Arbitrageur repeats his main point, this time adding more details:

“I do not have any equity but I have a strategy. I could guarantees payment in full of your principal regardless of the stock price. In fact that very consideration is what drives my strategy. Briefly, I plan to buy ½ share of stock. For that, I will only need $20. Now if the stock falls ..."

“My friend,” Lender again interrupts: “You must have a reason for buying 1/2 share instead of full share. But before getting there, let me tell you that by the demand of my profession, I am good with numbers. If you borrow $20 from me, you would not be able to buy ½ share of stock. The stock is currently trading at $50. Its ½ shares would cost $25. So if you borrow $20, you would be short by $5. You just told me you have no money.” He assumes a sarcastic tone: “Does your strategy show you how to create $5 out of the thin air?"

“In fact it does.” Arbitrageur responds in earnest: “I would enter into a bet with an option player for which I would receive $5.”

- Why would anyone give you $5 upfront?

- Because I will construct the bet in such a way that the participation in it will cost $5. If the bettor wins, he can collect like in any other bet.

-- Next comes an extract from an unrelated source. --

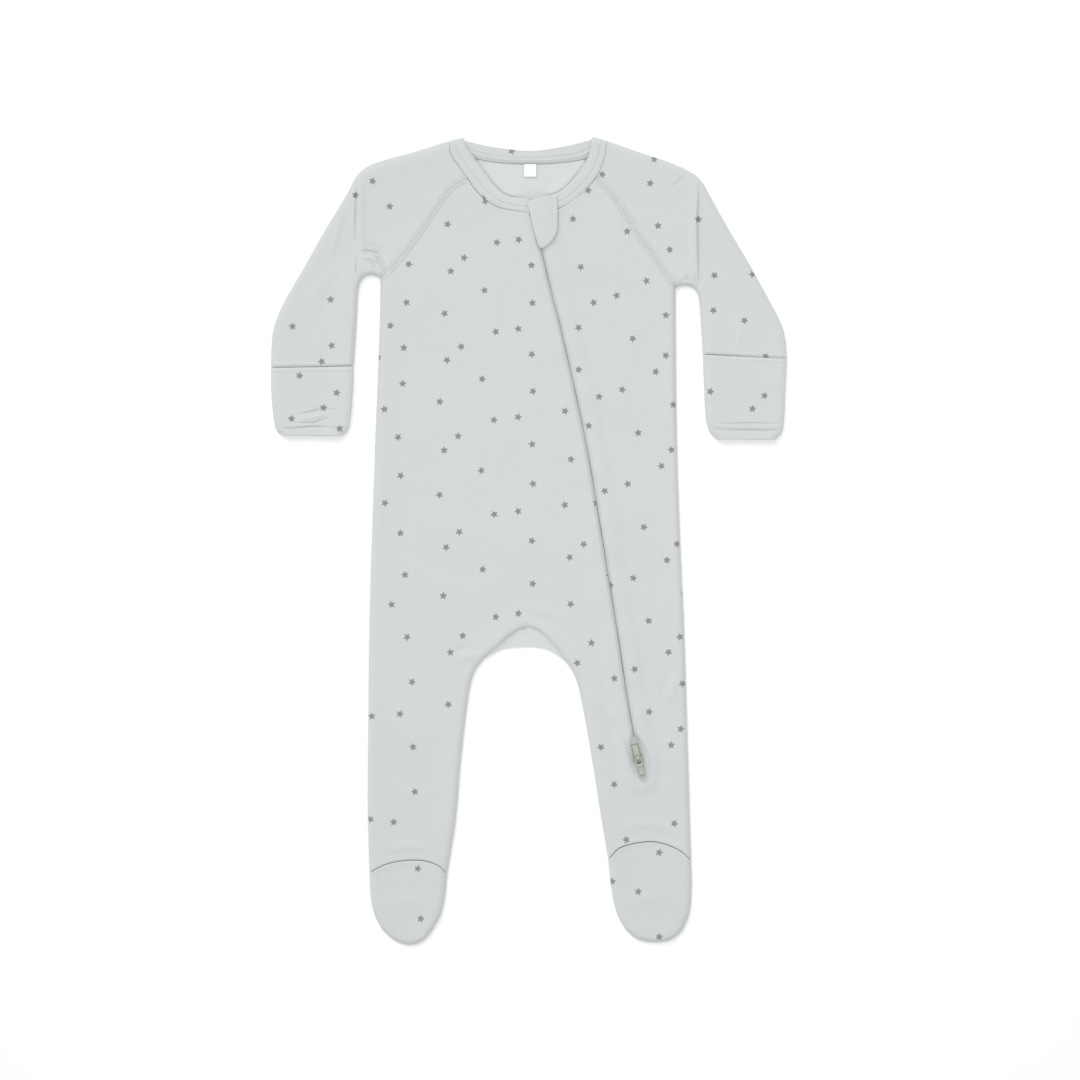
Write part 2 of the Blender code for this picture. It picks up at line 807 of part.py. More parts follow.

If he loses, he does not have to pay. You could say that he could choose to default. This, I must say, is the mother of the structured finance products.

- And that is this 'option thing' you mentioned?

- That is the 'option thing'.

- As long as you sell the option before coming me for money! I will have to see $5 in your hand. Only then will I lend you $20 for buying 1/2 share.

- Of course.

Lender is curious to see how the 'option thing' works and asks Arbitrageur if he could accompany him. Arbitrageur is happy to oblige. Together, they go to Option Player.